The usual method, of dealing with discontinuities (q.v. "improper integral") is to "sneak up" on them using (several) integrals on whose intervals the integrand is continuous, using one-sided limits to squeeze the endpoints of these intervals right up to the discontinuities.
\begin{align*}
K &= \lim_{\ell \rightarrow \frac{3\pi}{4}^-}\int_0^{\ell} \frac{\tan \theta}{1 + \tan \theta} \,\mathrm{d}\theta \\
&\qquad{}+ \lim_{r \rightarrow \frac{3\pi}{4}^+}\int_{r}^{3\pi/2} \frac{\tan \theta}{1 + \tan \theta} \,\mathrm{d}\theta
\end{align*}
Neither of these limits exist, so $K$ does not converge. (The limit from the left diverges to $\infty$ and the limit from the right diverges to $-\infty$. And we don't do arithmetic with infinities (until you are in Real Analysis, and even there you don't pretend $\infty + -\infty$ has a value).)
"Oh, so the only thing wrong with the work in the picture is the aggressive discontinuity."
Also nope. There is a subtlety, specific to complexifying substitutions that introduce non-removable discontinuities. It's actually much more insidious than what the "must be bijective" camp thinks...
Let's do an easier example. Everyone who has learned
$$ \int \frac{1}{x} \,\mathrm{d}x = \ln |x| + C, x \neq 0 \text{.} $$
raise your hand. Thanks. Hands down. This is also wrong by being incomplete.
What's the derivative of
$$ f(x) = \begin{cases}
\ln(x) - \pi ,& x > 0 \\
\ln(-x) + 7 ,& x < 0 \\
\end{cases} \text{?} $$
We compute \begin{align*}
\frac{\mathrm{d}}{\mathrm{d}x} f(x)
&= \frac{\mathrm{d}}{\mathrm{d}x} \begin{cases}
\ln(x) - \pi ,& x > 0 \\
\ln(-x) + 7 ,& x < 0 \\
\end{cases} \\
&= \begin{cases}
\frac{\mathrm{d}}{\mathrm{d}x} (\ln(x) - \pi) ,& x > 0 \\
\frac{\mathrm{d}}{\mathrm{d}x} (\ln(-x) + 7) ,& x < 0 \\
\end{cases} \\
&= \begin{cases}
\frac{\mathrm{d}}{\mathrm{d}x} (\ln(|x|)) - 0 ,& x > 0 \\
\frac{\mathrm{d}}{\mathrm{d}x} (\ln(|x|)) + 0 ,& x < 0 \\
\end{cases} \\
&= \begin{cases}
1/x ,& x > 0 \\
1/x ,& x < 0 \\
\end{cases} \\
&= 1/x, x \neq 0 \text{.}
\end{align*}
That is,
$$ \int \frac{1}{x} \,\mathrm{d}x = \begin{cases} \ln |x| + C_1 ,& x > 0 \\
\ln |x| + C_2 ,& x < 0 \\ \end{cases} \text{,} $$
where $C_1$ and $C_2$ are independent constants.

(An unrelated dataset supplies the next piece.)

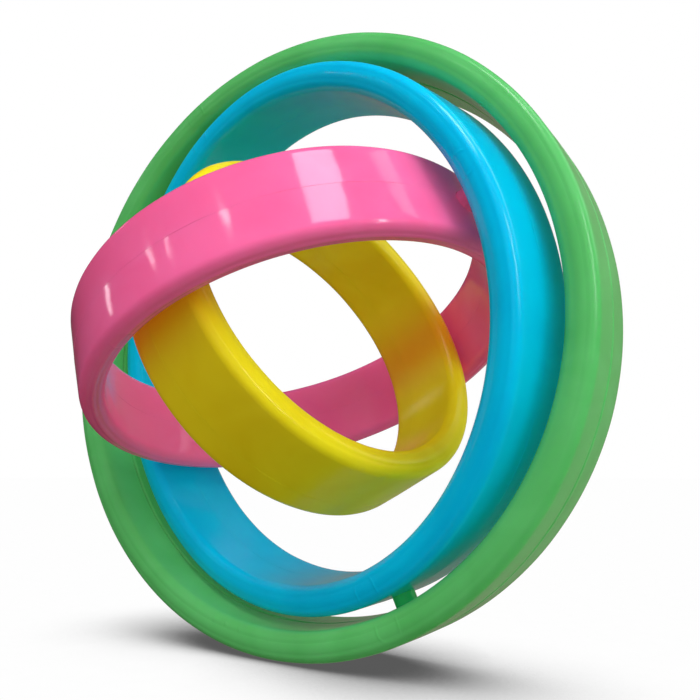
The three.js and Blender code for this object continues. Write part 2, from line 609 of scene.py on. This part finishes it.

We get two constants because $\ln|x|$ has an infinite discontinuity at $x = 0$. There is no way to enforce a requirement like "the limit from the left matches the limit from the right". The two sides of the function are free to vertically translate independently and every choice of a pair of vertical translations gives another antiderivative of $1/x$ (with respect to $x$).
Of course, we're always lazy and we choose $0$ for our constants of integration when we select a particular antiderivative to use to evaluate a definite integral.
This choice of multiple constants shows up in your tangent example. We indicate that the integrand is restricted to the interval $0 \leq \theta \leq 3 \pi /2$ to avoid having infinitely many pieces in the piecewise antiderivative. Assuming $\theta \neq 3\pi/4$,
$$ \int \left. \frac{\tan \theta}{1+ \tan \theta} \right|_{0 \leq \theta \leq 3 \pi /2} \,\mathrm{d}\theta = \frac{1}{2} \begin{cases}
\theta - \ln \left| \cos \theta + \sin \theta \right| + C_1 ,& 0 \leq \theta < 3\pi/4 \\
\theta - \ln \left| \cos \theta + \sin \theta \right| + C_2 ,& 3\pi/4 < \theta \leq 3\pi/2 \\
\end{cases} $$
It does not show up in my example of complexifying substitution using the sine because the various branches of the arcsine join up continuously. This is one of the reasons that the three integrals produced the desired cancellation. (If you choose to work through the example using different branches of the arcsine, you will again get multiple definite integrals and the evaluations at the endpoints will pairwise cancel, leaving a difference equivalent to the one produced when you just have one integral using the conventional branch of the arcsine.)
Okay... Why does this matter? The formula from the fundamental theorem of calculus part two for evaluating definite integrals only works because, when you pick a particular antiderivative, you pick one member of the bag of functions $F(x) + C$, for instance, $F(x) + 1$. Then, in the formula, the choice of constant cancels out:
$$ (F(b) + 1) - (F(a) + 1) = F(b) - F(a) \text{.} $$
Any choice for that one constant cancels out. If we are working with different branches of a continuous function, continuity restricts our choice of constant on other branches. But, when continuity doesn't restrict the choice, the cancellation fails. Say we choose $C_1 = 1$ and $C_2 = 2$ in the above antiderivative of $\frac{\tan \theta}{1 + \tan \theta}$, then the two points at which we evaluate it have different constants, so the cancellation the fundamental theorem relies upon does not exist (which we know, because the fundamental theorem has hypotheses this integrand does not meet). Since the hypotheses are not met, the consequences of the theorem are not guaranteed and evaluating the integral by this method fails.